In light of the significance of this proposal to your shareholders and ours, as well as the potential for selective disclosures, our intention is to publicly release the text of this letter tomorrow morning.
“Yahoo board, we’re serious here, get off your butts or we’ll go around you.” Due to the importance of these discussions and the value represented by our proposal, we expect the Yahoo! Board to engage in a full review of our proposal. My leadership team and I would be happy to make ourselves available to meet with you and your Board at your earlies
t convenience.

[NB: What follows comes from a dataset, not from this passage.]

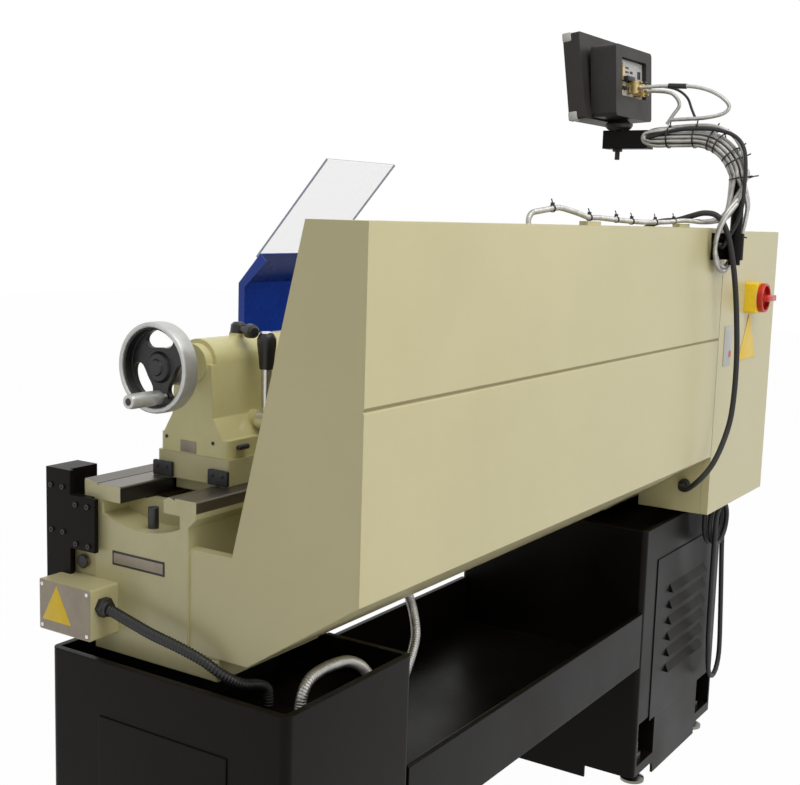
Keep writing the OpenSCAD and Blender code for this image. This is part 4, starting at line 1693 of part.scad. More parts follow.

Depending on the nature of your response, Microsoft reserves the right to pursue all necessary steps to ensure that Yahoo!’s shareholders are provided with the opportunity to realize the value inherent in our proposal.
“Yey!” We believe this proposal represents a unique opportunity to create significant value for Yahoo!’s shareholders and employees, and the combined company will be better positioned to provide an enhanced value proposition to users and advertisers. We hope that you and your Board share our enthusiasm, and we look forward to a prompt and favorable reply.
Sincerely yours,
/s/ Steven A. Ballmer
Steven A. Ballmer
Chief Executive Officer
Microsoft Corporation
Microsoft proposes to buy Yahoo. Surely nothing good can come from this.